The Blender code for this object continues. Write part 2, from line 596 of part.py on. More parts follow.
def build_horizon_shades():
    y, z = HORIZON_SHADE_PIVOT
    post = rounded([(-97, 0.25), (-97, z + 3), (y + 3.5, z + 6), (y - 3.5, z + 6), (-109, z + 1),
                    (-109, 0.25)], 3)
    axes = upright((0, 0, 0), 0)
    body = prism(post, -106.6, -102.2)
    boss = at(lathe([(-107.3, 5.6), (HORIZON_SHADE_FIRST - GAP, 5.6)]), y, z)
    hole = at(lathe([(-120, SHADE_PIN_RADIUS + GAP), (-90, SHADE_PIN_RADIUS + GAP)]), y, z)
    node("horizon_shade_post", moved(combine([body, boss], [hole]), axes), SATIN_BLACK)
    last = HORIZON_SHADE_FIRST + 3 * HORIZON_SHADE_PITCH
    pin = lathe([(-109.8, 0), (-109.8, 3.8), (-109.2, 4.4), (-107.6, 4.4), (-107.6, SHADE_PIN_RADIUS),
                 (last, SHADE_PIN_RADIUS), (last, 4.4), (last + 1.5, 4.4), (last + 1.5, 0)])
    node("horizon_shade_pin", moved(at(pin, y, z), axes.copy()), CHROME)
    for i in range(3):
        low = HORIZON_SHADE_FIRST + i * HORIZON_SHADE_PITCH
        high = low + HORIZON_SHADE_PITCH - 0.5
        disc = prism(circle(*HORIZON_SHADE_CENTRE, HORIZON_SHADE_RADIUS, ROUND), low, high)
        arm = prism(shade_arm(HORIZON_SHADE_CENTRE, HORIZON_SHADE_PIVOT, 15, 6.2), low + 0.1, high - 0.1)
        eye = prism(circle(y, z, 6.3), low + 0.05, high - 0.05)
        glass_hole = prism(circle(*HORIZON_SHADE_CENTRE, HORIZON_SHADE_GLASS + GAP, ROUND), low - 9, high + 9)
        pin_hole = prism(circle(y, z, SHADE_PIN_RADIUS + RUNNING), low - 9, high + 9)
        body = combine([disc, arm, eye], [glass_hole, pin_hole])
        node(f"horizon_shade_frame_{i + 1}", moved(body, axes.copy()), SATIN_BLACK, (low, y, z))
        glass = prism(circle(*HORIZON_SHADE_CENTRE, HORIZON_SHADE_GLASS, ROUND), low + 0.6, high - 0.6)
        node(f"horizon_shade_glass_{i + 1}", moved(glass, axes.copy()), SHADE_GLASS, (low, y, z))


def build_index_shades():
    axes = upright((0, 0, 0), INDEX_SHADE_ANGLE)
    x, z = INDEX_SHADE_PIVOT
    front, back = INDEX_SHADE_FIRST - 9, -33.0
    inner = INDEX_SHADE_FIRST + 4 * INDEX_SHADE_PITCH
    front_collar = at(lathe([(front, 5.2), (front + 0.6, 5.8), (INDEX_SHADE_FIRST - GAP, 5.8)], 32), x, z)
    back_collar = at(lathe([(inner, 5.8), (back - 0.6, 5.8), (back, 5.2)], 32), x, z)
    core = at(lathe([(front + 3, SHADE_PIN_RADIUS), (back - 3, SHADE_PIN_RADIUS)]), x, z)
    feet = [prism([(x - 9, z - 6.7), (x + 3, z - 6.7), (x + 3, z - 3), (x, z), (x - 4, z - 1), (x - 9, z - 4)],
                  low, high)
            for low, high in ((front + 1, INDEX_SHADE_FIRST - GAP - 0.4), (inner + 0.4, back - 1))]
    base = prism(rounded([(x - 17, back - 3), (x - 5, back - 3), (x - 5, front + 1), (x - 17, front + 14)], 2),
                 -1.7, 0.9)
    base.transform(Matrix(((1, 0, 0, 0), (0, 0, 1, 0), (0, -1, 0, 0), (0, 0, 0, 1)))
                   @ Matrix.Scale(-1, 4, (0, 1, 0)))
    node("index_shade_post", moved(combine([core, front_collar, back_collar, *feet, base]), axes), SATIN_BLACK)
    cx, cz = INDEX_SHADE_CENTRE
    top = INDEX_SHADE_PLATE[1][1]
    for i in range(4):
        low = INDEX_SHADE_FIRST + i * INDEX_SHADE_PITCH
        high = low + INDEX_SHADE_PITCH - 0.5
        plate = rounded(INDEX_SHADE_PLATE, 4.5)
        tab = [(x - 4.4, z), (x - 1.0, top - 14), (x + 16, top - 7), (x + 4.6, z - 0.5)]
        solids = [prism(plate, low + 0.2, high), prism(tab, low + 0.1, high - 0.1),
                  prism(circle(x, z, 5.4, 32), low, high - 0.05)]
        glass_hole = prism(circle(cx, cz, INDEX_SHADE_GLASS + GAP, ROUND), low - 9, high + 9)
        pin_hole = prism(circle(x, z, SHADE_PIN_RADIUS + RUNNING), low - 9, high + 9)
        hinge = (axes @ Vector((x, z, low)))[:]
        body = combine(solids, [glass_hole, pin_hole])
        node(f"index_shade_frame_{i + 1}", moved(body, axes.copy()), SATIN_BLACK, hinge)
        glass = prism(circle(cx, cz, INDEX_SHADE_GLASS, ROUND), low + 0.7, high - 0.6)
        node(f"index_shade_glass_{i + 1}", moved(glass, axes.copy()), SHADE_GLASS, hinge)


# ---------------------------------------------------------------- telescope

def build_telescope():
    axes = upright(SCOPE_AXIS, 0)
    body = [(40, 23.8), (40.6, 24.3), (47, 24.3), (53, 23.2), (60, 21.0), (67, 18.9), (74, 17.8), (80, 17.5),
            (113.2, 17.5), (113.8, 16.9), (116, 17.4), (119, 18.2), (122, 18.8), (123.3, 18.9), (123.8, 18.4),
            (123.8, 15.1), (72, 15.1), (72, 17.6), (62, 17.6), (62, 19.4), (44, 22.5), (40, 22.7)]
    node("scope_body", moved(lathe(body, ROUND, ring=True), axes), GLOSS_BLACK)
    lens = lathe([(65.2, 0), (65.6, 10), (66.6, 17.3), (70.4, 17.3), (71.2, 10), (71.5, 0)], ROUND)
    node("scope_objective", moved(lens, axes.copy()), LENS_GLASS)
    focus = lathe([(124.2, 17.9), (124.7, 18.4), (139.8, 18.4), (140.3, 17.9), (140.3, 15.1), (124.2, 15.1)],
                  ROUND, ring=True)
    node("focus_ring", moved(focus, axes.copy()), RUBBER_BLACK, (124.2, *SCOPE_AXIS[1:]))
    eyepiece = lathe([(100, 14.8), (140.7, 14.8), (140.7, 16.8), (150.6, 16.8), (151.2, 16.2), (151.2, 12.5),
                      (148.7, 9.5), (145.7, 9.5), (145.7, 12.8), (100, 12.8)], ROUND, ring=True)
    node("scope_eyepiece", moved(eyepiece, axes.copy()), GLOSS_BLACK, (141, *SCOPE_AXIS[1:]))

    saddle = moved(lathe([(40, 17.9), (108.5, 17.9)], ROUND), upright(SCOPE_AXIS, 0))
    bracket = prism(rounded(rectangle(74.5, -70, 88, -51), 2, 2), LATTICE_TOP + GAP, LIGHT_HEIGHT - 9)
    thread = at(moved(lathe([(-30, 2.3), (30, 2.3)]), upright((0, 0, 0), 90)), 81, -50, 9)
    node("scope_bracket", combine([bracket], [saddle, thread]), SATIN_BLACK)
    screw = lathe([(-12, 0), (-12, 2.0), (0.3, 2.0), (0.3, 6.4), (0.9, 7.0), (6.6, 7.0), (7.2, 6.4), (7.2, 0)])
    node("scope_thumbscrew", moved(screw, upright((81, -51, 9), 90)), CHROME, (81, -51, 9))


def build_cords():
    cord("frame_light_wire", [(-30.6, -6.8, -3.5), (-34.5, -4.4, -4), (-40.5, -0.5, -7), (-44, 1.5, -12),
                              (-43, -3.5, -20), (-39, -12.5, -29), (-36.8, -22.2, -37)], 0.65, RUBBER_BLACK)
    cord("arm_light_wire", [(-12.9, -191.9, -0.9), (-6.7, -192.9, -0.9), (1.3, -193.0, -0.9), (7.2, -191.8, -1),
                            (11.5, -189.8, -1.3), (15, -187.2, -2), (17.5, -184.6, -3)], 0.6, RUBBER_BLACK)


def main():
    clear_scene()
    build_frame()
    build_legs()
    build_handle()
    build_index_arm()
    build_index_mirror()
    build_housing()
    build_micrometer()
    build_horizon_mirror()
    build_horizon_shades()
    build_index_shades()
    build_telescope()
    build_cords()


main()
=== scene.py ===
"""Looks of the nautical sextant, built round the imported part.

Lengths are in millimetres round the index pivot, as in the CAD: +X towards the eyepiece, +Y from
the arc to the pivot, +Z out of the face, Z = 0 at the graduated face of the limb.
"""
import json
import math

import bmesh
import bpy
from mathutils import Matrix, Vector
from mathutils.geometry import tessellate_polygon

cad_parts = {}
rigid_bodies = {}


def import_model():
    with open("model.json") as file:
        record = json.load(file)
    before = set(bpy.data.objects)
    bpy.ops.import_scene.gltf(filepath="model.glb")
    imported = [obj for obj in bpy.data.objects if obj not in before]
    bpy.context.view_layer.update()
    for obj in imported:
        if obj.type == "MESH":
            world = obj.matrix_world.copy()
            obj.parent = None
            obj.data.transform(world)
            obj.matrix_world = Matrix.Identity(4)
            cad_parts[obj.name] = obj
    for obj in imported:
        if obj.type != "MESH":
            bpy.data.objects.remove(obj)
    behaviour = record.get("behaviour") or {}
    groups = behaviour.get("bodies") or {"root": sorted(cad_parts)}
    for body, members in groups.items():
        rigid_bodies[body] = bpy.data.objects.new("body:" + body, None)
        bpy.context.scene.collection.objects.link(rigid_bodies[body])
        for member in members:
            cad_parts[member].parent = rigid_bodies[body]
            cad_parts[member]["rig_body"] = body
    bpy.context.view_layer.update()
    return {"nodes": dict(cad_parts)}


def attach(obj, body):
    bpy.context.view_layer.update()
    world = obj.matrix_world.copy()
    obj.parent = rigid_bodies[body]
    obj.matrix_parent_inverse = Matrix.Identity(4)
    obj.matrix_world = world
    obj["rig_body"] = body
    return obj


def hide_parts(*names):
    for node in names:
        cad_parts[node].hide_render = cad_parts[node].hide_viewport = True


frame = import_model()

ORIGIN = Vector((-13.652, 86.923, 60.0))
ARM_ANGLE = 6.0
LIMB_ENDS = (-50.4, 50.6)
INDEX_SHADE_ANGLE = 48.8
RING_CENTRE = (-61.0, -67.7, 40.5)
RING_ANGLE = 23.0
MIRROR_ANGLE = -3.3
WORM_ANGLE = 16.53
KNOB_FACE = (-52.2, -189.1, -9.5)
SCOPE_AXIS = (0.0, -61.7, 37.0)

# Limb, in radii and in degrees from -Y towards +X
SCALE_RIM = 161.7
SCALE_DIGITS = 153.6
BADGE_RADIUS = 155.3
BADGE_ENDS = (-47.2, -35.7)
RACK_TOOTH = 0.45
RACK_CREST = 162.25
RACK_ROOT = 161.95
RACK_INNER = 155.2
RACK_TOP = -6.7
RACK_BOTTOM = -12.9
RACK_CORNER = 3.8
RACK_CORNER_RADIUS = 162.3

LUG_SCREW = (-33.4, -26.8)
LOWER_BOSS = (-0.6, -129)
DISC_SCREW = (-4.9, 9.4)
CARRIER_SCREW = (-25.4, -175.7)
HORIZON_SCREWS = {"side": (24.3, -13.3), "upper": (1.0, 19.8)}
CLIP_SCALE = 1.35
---
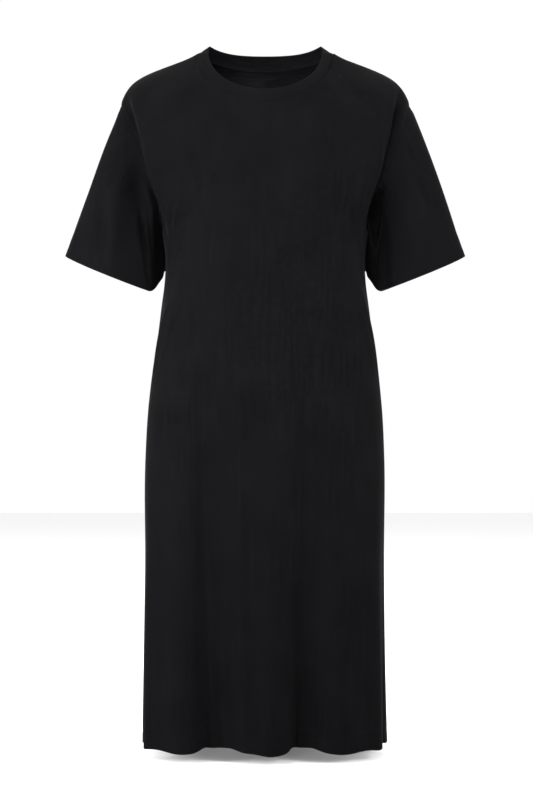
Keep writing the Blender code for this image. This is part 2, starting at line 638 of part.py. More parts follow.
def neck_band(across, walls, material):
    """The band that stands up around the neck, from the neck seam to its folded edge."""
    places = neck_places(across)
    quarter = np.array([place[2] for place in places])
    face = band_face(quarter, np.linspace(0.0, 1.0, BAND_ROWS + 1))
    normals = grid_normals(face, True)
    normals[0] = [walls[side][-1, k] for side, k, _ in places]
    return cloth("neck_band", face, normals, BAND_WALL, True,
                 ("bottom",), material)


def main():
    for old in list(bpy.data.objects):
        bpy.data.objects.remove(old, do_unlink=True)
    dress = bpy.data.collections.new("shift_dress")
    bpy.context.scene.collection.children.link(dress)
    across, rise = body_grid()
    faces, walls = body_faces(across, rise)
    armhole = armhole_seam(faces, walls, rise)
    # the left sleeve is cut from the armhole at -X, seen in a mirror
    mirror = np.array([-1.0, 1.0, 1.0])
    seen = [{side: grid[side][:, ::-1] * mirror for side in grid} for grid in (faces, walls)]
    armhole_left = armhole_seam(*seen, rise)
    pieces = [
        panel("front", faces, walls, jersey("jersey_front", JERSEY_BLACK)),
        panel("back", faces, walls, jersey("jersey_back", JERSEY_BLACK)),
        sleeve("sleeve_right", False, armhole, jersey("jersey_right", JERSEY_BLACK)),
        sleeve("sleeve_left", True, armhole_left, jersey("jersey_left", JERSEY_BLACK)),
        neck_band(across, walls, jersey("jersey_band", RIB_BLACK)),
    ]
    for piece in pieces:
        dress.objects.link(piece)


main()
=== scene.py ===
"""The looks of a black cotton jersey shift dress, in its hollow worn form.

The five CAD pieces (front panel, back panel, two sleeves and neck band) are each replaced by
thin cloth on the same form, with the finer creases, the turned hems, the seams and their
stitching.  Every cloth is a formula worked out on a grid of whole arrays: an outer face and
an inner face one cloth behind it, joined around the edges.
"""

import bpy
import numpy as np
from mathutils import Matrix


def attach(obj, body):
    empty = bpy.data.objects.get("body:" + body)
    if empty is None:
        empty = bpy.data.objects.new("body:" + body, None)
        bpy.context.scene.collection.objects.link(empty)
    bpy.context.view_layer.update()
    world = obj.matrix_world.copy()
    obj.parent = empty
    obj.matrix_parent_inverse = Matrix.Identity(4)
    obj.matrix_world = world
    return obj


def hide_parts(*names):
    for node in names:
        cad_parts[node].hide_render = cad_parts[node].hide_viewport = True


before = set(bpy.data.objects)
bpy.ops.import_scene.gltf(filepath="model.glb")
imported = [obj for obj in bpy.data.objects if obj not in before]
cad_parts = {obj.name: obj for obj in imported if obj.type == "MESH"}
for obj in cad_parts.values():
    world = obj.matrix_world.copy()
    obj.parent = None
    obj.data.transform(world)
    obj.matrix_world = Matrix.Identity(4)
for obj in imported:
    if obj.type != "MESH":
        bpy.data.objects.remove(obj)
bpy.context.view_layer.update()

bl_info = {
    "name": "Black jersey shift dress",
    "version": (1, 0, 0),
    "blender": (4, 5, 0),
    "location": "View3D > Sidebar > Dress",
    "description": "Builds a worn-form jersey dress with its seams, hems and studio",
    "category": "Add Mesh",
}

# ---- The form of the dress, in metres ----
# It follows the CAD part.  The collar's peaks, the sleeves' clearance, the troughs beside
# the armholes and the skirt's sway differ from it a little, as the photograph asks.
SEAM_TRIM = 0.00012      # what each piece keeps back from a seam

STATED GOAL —
Beginning with the line that contains "build_index_arm()" and ending with the line that contains "bpy.context.scene.collection.objects.link(rigid_bodies[body])", repeat exactly those lines and no others.

FULL RESPONSE —
    build_index_arm()
    build_index_mirror()
    build_housing()
    build_micrometer()
    build_horizon_mirror()
    build_horizon_shades()
    build_index_shades()
    build_telescope()
    build_cords()


main()
=== scene.py ===
"""Looks of the nautical sextant, built round the imported part.

Lengths are in millimetres round the index pivot, as in the CAD: +X towards the eyepiece, +Y from
the arc to the pivot, +Z out of the face, Z = 0 at the graduated face of the limb.
"""
import json
import math

import bmesh
import bpy
from mathutils import Matrix, Vector
from mathutils.geometry import tessellate_polygon

cad_parts = {}
rigid_bodies = {}


def import_model():
    with open("model.json") as file:
        record = json.load(file)
    before = set(bpy.data.objects)
    bpy.ops.import_scene.gltf(filepath="model.glb")
    imported = [obj for obj in bpy.data.objects if obj not in before]
    bpy.context.view_layer.update()
    for obj in imported:
        if obj.type == "MESH":
            world = obj.matrix_world.copy()
            obj.parent = None
            obj.data.transform(world)
            obj.matrix_world = Matrix.Identity(4)
            cad_parts[obj.name] = obj
    for obj in imported:
        if obj.type != "MESH":
            bpy.data.objects.remove(obj)
    behaviour = record.get("behaviour") or {}
    groups = behaviour.get("bodies") or {"root": sorted(cad_parts)}
    for body, members in groups.items():
        rigid_bodies[body] = bpy.data.objects.new("body:" + body, None)
        bpy.context.scene.collection.objects.link(rigid_bodies[body])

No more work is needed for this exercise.